Just to compound the
confusion, Cameron now affects to be a fan of Sadiq Khan, paying
tribute – with the kind of brazen nerve that these days costs
parents over £30,000 a year – to the way that “in one generation
someone who’s a proud Muslim … can become mayor of the greatest
city on Earth”, something which apparently “says something about
our country” (most notably, perhaps, the fact that millions of
Britons wanted no part of a smear campaign to which the PM
enthusiastically signed up).
More than ever,
then, the questions buzz around the prime minister: who exactly is
he? And what does he want?
Most political
careers end in failure.
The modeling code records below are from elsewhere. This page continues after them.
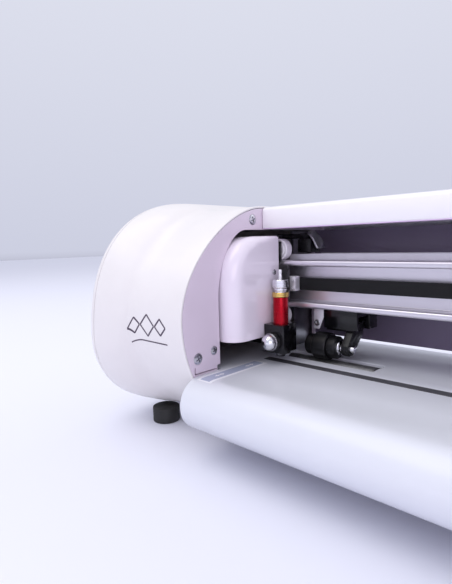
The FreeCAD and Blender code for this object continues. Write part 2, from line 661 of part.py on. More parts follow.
# Power inlet with its rocker, in the back of the right pod
socket_frame = minus(union(block(("371.1", "398.9"), ("87", "98"), ("50.1", "95.9")),
                           block(("369.5", "400.5"), ("98", "100"), ("48.5", "97.5"))),
                     block(("376", "394"), ("88.5", "101"), ("54", "70")),
                     block(("377", "393"), ("88.5", "101"), ("75.5", "92.5")))
pins = [block((f"{x} - 0.8", f"{x} + 0.8"), ("88", "97"), (f"{z} - 2", f"{z} + 2"))
        for x, z in ((379.5, 61), (385, 64.5), (390.5, 61))]
keep("power_inlet", union(socket_frame, *pins))
rocker = prism("X", [("93", "77.8"), ("101.6", "77.4"), ("99.6", "84"), ("99.4", "90.6"), ("93", "90.2")],
               "378", "392")
keep("power_switch", union(rocker, rod("X", ("95", "84"), "1.6", "377.2", "392.8")))

# ---- carriage ----------------------------------------------------------------------------------------------

AXLE_Z = {"upper": "beam_top + upper_wheel + running_gap", "lower": "beam_low - lower_wheel - running_gap"}
WHEELS = [("carriage_wheel_1", "wheel_near", "upper"), ("carriage_wheel_2", "wheel_far", "upper"),
          ("carriage_wheel_3", "wheel_near", "lower"), ("carriage_wheel_4", "wheel_far", "lower")]
PLATE_Y = ("-7", "-3.5")


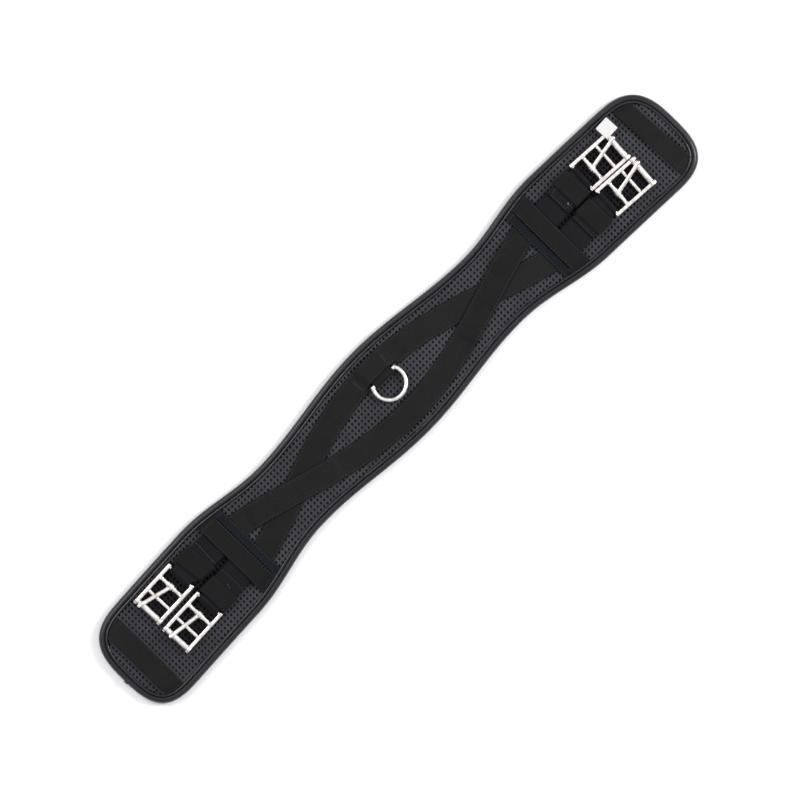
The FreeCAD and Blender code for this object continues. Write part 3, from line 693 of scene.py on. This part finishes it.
def make_strip(name, path, across, left, right, thick, material, closed=False, rows=9):
    """left and right: how far the strip reaches each side of the path, in mm, per station."""
    path, across = np.asarray(path, float), np.asarray(across, float)
    count = len(path)
    left, right = np.broadcast_to(left, count), np.broadcast_to(right, count)
    if closed:
        ahead = np.roll(path, -1, 0) - np.roll(path, 1, 0)
    else:
        ahead = np.gradient(path, axis=0)
    up = np.cross(ahead, across)
    up /= np.linalg.norm(up, axis=1)[:, None]
    section = strip_section(rows)
    m = len(section)
    points, sides = [], []
    for k in range(count):
        width = left[k] + right[k]
        for a, h in section:
            round_off = thick * 0.35 if abs(a) > 0.499 and abs(h) > 0.49 else 0.0
            bulge = thick * 0.12 if abs(a) > 0.499 and abs(h) < 0.49 else 0.0
            side = -right[k] + (a + 0.5) * width - math.copysign(round_off - bulge, a)
            points.append(path[k] + across[k] * side + up[k] * thick * h)
        sides.append([(-right[k] + (a + 0.5) * width, h) for a, h in section])
    run = np.concatenate([[0], np.cumsum(np.linalg.norm(np.diff(path, axis=0), axis=1))])
    if closed:
        run = np.append(run, run[-1] + np.linalg.norm(path[0] - path[-1]))
    faces, uv = between_rings(count, m, closed), []
    for k in range(count if closed else count - 1):
        n = (k + 1) % count
        for j in range(m):
            i = (j + 1) % m
            uv += [(run[k] * MM, sides[k][j][0] * MM), (run[k] * MM, sides[k][i][0] * MM),
                   (run[k + 1] * MM, sides[n][i][0] * MM), (run[k + 1] * MM, sides[n][j][0] * MM)]
    ends = [(j, j + 1, 2 * rows - j, 2 * rows - j + 1) for j in range(rows - 1)]
    ends += [(rows - 1, rows, rows + 1, rows + 2), (2 * rows + 1, 2 * rows + 2, 2 * rows + 3, 0)]
    for k in () if closed else (0, count - 1):
        for end in ends:
            faces.append(tuple(k * m + q for q in end))
            uv += [(run[k] * MM, sides[k][q][0] * MM) for q in end]
    piece = make_piece(name, points, faces, material, uv)
    return piece, {"path": path, "across": across, "up": up, "thick": thick}


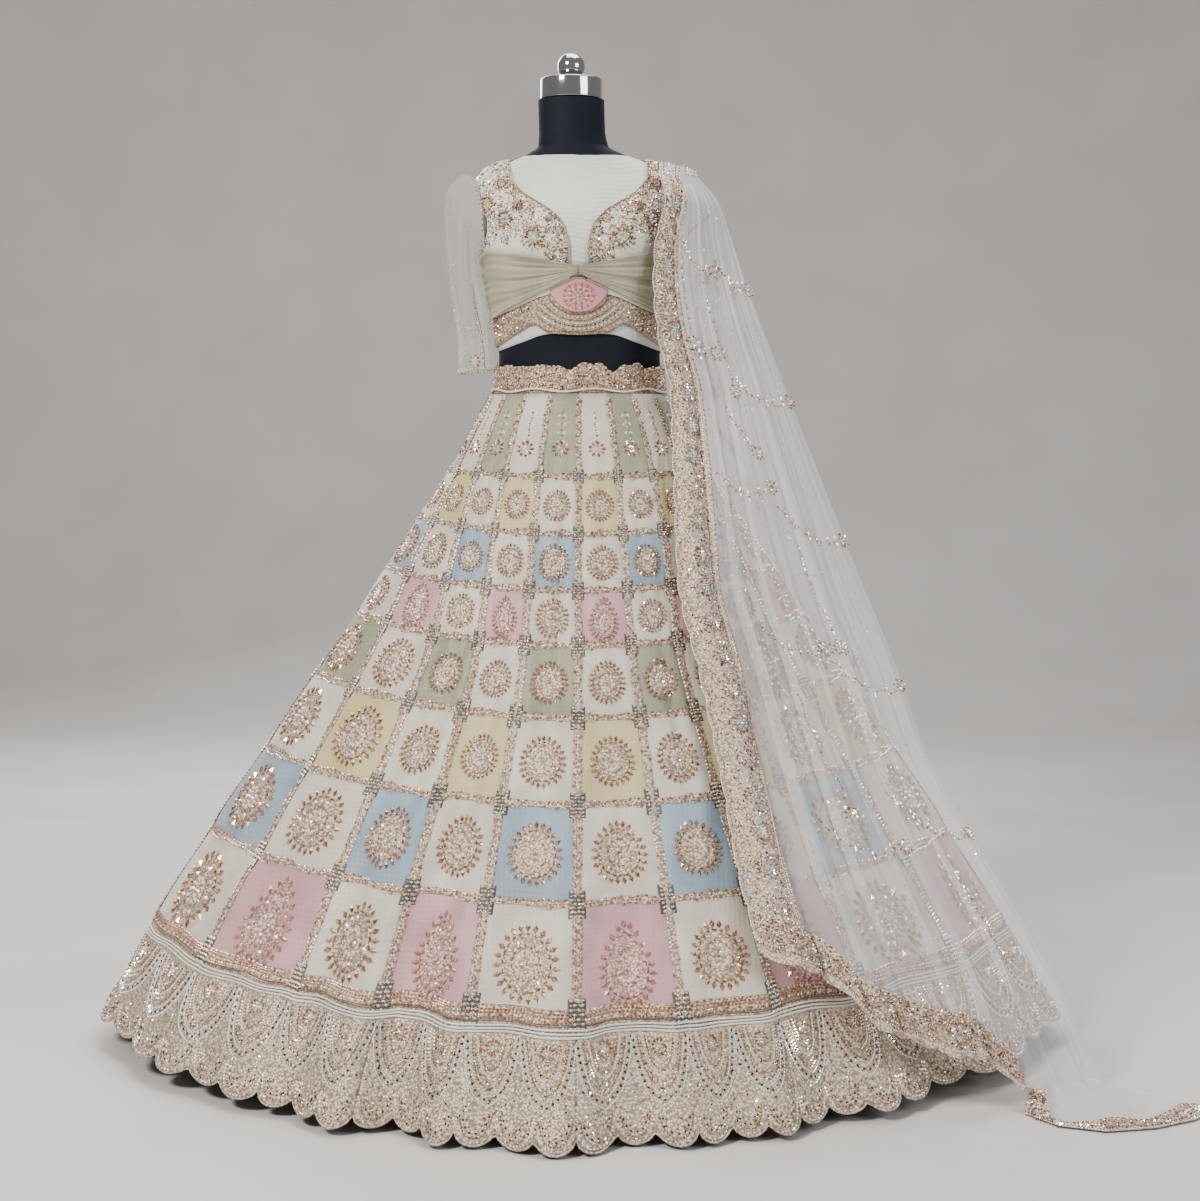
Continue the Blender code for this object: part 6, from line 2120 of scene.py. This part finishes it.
def make_veil_vines():
    """Festoons of beads over the net with a flower at the end of each, and loose dots between."""
    beads = Beads("veil_vines")
    Festoon = namedtuple("Festoon", "first last top bottom sag tone")
    festoons = [
        Festoon(0.24, 0.26, 1.200, 1.060, 0.000, SILVER),
        Festoon(0.26, 0.62, 1.205, 1.165, 0.016, PINK),
        Festoon(0.62, 0.98, 1.180, 1.140, 0.012, SILVER),
        Festoon(0.10, 0.44, 1.075, 1.045, 0.014, SILVER),
        Festoon(0.46, 0.50, 1.150, 0.990, 0.000, GREEN),
        Festoon(0.50, 0.98, 1.010, 0.975, 0.020, BLUE),
        Festoon(0.40, 0.56, 0.965, 0.900, 0.006, SILVER),
        Festoon(0.24, 0.60, 0.870, 0.850, 0.020, GOLD),
        Festoon(0.60, 0.98, 0.820, 0.770, 0.024, SILVER),
        Festoon(0.66, 0.70, 0.765, 0.620, 0.000, PINK),
        Festoon(0.30, 0.62, 0.660, 0.620, 0.024, SILVER),
        Festoon(0.62, 0.98, 0.600, 0.560, 0.024, GOLD),
        Festoon(0.40, 0.46, 0.560, 0.400, 0.000, SILVER),
        Festoon(0.30, 0.64, 0.400, 0.350, 0.026, BLUE),
        Festoon(0.66, 0.98, 0.420, 0.350, 0.026, SILVER),
        Festoon(0.82, 0.84, 0.330, 0.190, 0.000, PINK),
    ]
    size = (0.0024, 0.0018, 0.0013)
    behind = [one for one in festoons if one.bottom > VINES_BACK_LOWEST]
    for surface, some in ((front_fall, festoons), (back_fall, behind)):
        for one in some:
            t = np.linspace(0.0, 1.0, 60)
            share = one.first + (one.last - one.first) * t + 0.006 * np.sin(19.0 * t)
            z = one.top + (one.bottom - one.top) * t - one.sag * np.sin(math.pi * t)
            z = z + 0.003 * np.sin(31.0 * t)
            strand(beads, surface, share, z, 0.0050, size, [GOLD, SILVER, SILVER], ON_GAUZE)
            leaves = [
                Element(0.0, 0.0050 * way, 1.1 * way, 0.0040, 0.0020, 0.0013, SILVER)
                for way in (-1, 1)
            ]
            motif(beads, surface, share[5::9], z[5::9], leaves, lift=ON_GAUZE)
            bloom = ring_of(7, 0.0058, 0.0036, 0.0026, SILVER, 0.0018)
            bloom += ring_of(9, 0.0100, 0.0026, 0.0018, GOLD, 0.0014)
            bloom += stone(0.0028, 0.0028, one.tone)
            motif(beads, surface, share[-1:], z[-1:], bloom, lift=0.0020)
        dots = 260 if surface is front_fall else 120
        lowest = VINES_FRONT_LOWEST if surface is front_fall else VINES_BACK_LOWEST
        share = rng.uniform(0.16, 0.97, dots)
        z = rng.uniform(lowest, 1.26, dots)
        scattered(beads, surface, share, z, 0.0014, [SILVER, PEARL], [0.6, 0.4], 0.0012, 0.0020)
    beads.build()


MATERIALS = make_materials()
make_stage()
make_form()
make_panels()
make_border()
make_braids()
make_seam_beads()
make_row_beads()
make_junction_beads()
make_medallion_beads()
make_upper_border_beads()
make_lower_border_beads()
make_border_cords()
make_waistband()
make_panels_of_blouse()
make_blouse_hem()
make_yoke()
make_drapes_and_gusset()
make_sleeves()
make_blouse_beads()
make_sleeve_beads()
make_veil()
make_veil_folds()
make_veil_edge()
make_veil_beads()
make_veil_vines()
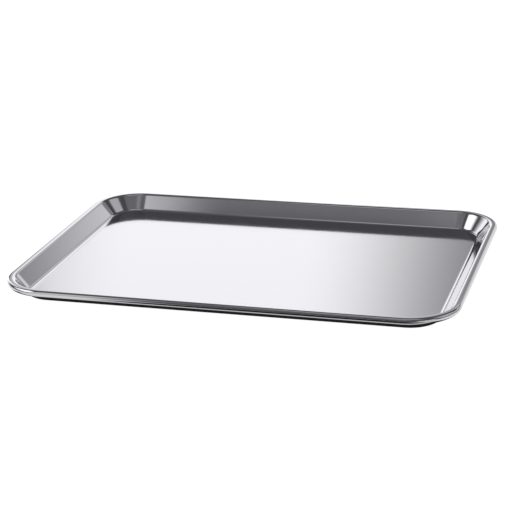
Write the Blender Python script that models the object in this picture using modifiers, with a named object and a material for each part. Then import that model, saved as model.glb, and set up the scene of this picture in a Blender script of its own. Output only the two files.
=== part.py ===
"""Shallow counting tray: one drawn stainless sheet with a curled rim, and the wire the rim is curled round.

Metres, +Z up. The origin is under the middle of the tray, on the surface it stands on.
X runs along the long side and Y across. A section point is (inset, height): inset is measured
inward from the rim's outer edge, height from the underside of the base.
"""
import math

import bmesh
import bpy
from mathutils import Vector

# Driving dimensions
LENGTH = 0.350                   # over the rim, along X
WIDTH = 0.250                    # over the rim, along Y
HEIGHT = 0.0132                  # base underside to the top of the rim
CORNER_RADIUS = 0.0378           # plan radius of the rim's outer edge
SHEET = 0.0007                   # sheet thickness

FLOOR_INSET = 0.0177             # outer edge to where the flat floor starts
FLOOR_FILLET = 0.0040            # inside radius between floor and wall
CREST_INSET = 0.0040             # outer edge to where the crown starts to turn down into the wall
CREST_RADIUS = 0.0032            # outside radius of that turn

CURL_RADIUS = 0.00255            # outside radius of the rim's outer edge
CURL_UNDERSIDE = 0.0034          # straight run of the curl under the crown
CURL_TIP_RADIUS = 0.0019         # outside radius where the curl's free edge turns up
CURL_TIP_TURN = math.radians(60)

WIRE_RADIUS = 0.0015
WIRE_BUTT_GAP = 0.0010           # between the wire's two ends, at the middle of the back

CORNER_SEGMENTS = 10
FILLET_SEGMENTS = 4
CREST_SEGMENTS = 4
CURL_SEGMENTS = 8
TIP_SEGMENTS = 3
MERGE_DISTANCE = 0.00005

HALF_LENGTH = LENGTH / 2
HALF_WIDTH = WIDTH / 2
QUARTER_TURN = math.pi / 2
CORNER_CENTRE = Vector((HALF_LENGTH - CORNER_RADIUS, HALF_WIDTH - CORNER_RADIUS, 0))


def clear_scene():
    for obj in list(bpy.data.objects):
        bpy.data.objects.remove(obj)


def new_collection(name):
    collection = bpy.data.collections.new(name)
    bpy.context.scene.collection.children.link(collection)
    return collection


def metal(name, colour, roughness):
    material = bpy.data.materials.new(name)
    material.use_nodes = True
    shader = material.node_tree.nodes["Principled BSDF"]
    shader.inputs["Base Color"].default_value = (*colour, 1)
    shader.inputs["Metallic"].default_value = 1
    shader.inputs["Roughness"].default_value = roughness
    return material


def arc(centre, radius, start, end, segments):
    """Points on a circle in the section's plane, both ends included."""
    points = []
    for step in range(segments + 1):
        angle = start + (end - start) * step / segments
        points.append((centre[0] + radius * math.cos(angle), centre[1] + radius * math.sin(angle)))
    return points


def wall_slope(crest_centre, fillet_centre):
    """Slope of the straight wall, which is tangent to the crest's circle above and the fillet's below."""
    run = fillet_centre[0] - crest_centre[0]
    drop = crest_centre[1] - fillet_centre[1]
    lean = math.asin((CREST_RADIUS + FLOOR_FILLET) / math.hypot(run, drop))
    return math.atan2(drop, run) + lean


def pan_section():
    """The skin seen from above, from the edge of the floor to the free edge of the curl."""
    fillet_centre = (FLOOR_INSET, SHEET + FLOOR_FILLET)
    crest_centre = (CREST_INSET, HEIGHT - CREST_RADIUS)
    slope = wall_slope(crest_centre, fillet_centre)
    fillet = arc(fillet_centre, FLOOR_FILLET, -QUARTER_TURN, -QUARTER_TURN - slope, FILLET_SEGMENTS)
    crest = arc(crest_centre, CREST_RADIUS, QUARTER_TURN - slope, QUARTER_TURN, CREST_SEGMENTS)

    curl_centre = (CURL_RADIUS, HEIGHT - CURL_RADIUS)
    curl = arc(curl_centre, CURL_RADIUS, QUARTER_TURN, 3 * QUARTER_TURN, CURL_SEGMENTS)

    tip_centre = (CURL_RADIUS + CURL_UNDERSIDE, HEIGHT - 2 * CURL_RADIUS + CURL_TIP_RADIUS)
    tip = arc(tip_centre, CURL_TIP_RADIUS, -QUARTER_TURN, -QUARTER_TURN + CURL_TIP_TURN, TIP_SEGMENTS)
    return fillet + crest + curl + tip


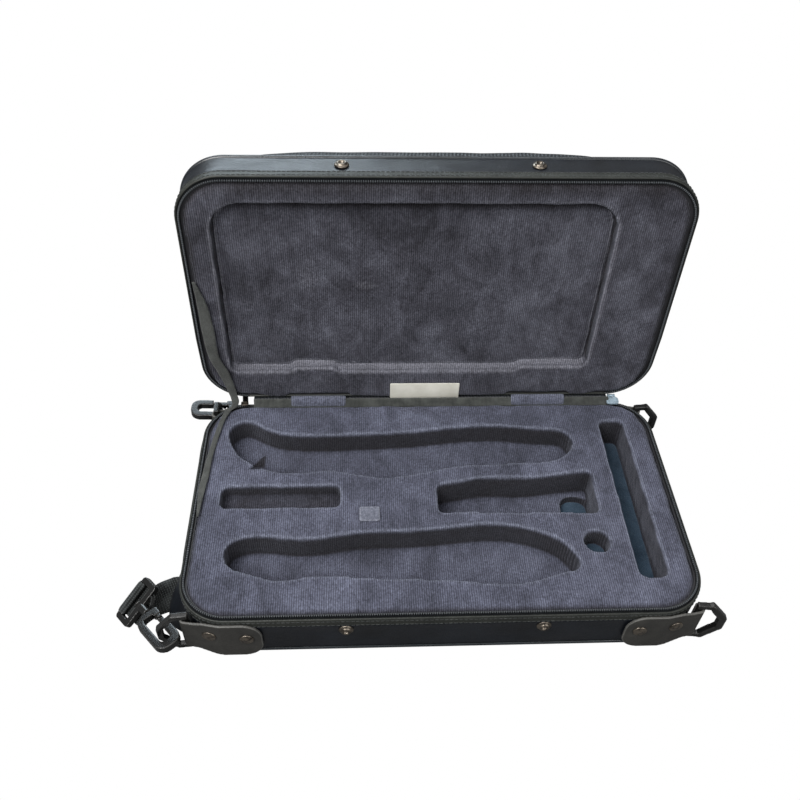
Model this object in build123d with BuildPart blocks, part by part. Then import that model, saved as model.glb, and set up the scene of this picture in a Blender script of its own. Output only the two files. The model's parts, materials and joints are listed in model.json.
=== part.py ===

But there is a particularly tragic aspect to
Cameron’s decline, bound up with things much bigger than him and
his party. As the rise of the malignant Donald Trump shows,
post-Thatcher/Reagan conservatism – a matter of free markets,
untrammelled trade and the idea that self-reliance will see most
people right – is fast running out of road. As Aditya Chakrabortty
pointed out in these pages this week, even the research department of
the International Monetary Fund now seems to agree, drawing attention
to rising inequality and the absence of sustainable growth.
A general unease
with how western societies have developed explains not just the
various political revolts now seizing no end of countries, but
sporadic attempts at creating a new British Conservatism over the
last decade. Indeed, with each annual Tory conference, there has
seemed to come a new one. “Red Toryism”, “blue-collar
conservatism”, the “Good Right”, the self-consciously ethical
Tory project backed by Michael Gove – all of them focused to some
extent on a need to reinvent politics, the Conservatives’ failure
to speak to life as millions of people live it, and an economic model
increasingly failing to provide security and certainty. But thanks
chiefly to the prime minister’s lack of enduring interest, none has
ever seemed to go anywhere.
What remains of any
Cameron project? Empty entitlement, an appetite for tactics over
strategy
The strange thing
is, the questions they have half-grappled with are precisely the ones
he told us he had come to answer. The other day I re-read the
conference speech that helped him win the leadership in 2005 – a
tour de force that was inevitably bigger on high-flown rhetoric than
detail, but still promised a new kind of conservatism. “The
shouting, finger-pointing, backbiting and point-scoring in the House
of Commons – that’s all got to go,” he thundered.
There was talk of
the aspects of everyday existence that post-Thatcher Tory politics
had too often ignored: “To the new parent who worries about the air
her kids will breathe, the state of the parks where they’ll play
and the food that they put in their mouths, we’ll say, ‘Yes, the
Conservative party understands that the quality of life matters as
well as the quantity of money.’” Presumably thinking of junior
doctors, teachers, council employees and the rest, he also focused on
the fact that “public servants no longer think we’re on their
side”.
The aim, he said,
was to “look, feel, think and behave like a completely new
organisation” – topped off the following year by his warning that
too often in recent Tory history, “while parents worried about
childcare, getting the kids to school, balancing work and family
life, we were banging on about Europe”. A smirk at the absurdity of
what has happened since is inevitable, but at the heart of this was
quite a good idea: the “big society”, that attempt at pulling
social concern away from the big state, and seizing on the
opportunities for self-organisation offered by the Facebook age.
The concept was dead
by late 2012: as against the Tory fantasy that cuts would clear the
way for some great flowering of voluntarism, it turned out – who
knew? – that without grants, many charities would struggle. Out in
the real world, meanwhile, there are thousands of social enterprises
and creative councils (Labour, mostly) still just about carving out a
social space between the centralised state and the market. Claiming
credit for what they do is beyond even the prime minister’s
chutzpah.
What remains of any
Cameron project? Not much. Cameronism, if one can use such a word,
seems mostly composed of empty entitlement, an appetite for tactics
over strategy, and a lukewarm belief in some kind of continuity
Thatcherism. Some latter-day Theresa May – even the woman herself,
perhaps – could still take the stage at a Tory conference and warn
them about the “nasty party” perception. Most of the north of
England and nearly all the UK’s cities continue to present a
political challenge the Tories cannot meet.
For sure, winning by
default thanks to a knackered Labour party is much better than
losing, but it does not detract from either a sense of slow decline,
or the continuing Conservative quest for a politics suited to the
21st century. Cameron has addressed neither: whether he is sent on
his way this summer or a few years afterwards, the sense will surely
be of a strangely lonely figure, walking away with little more than
the stale remains of his own ambition.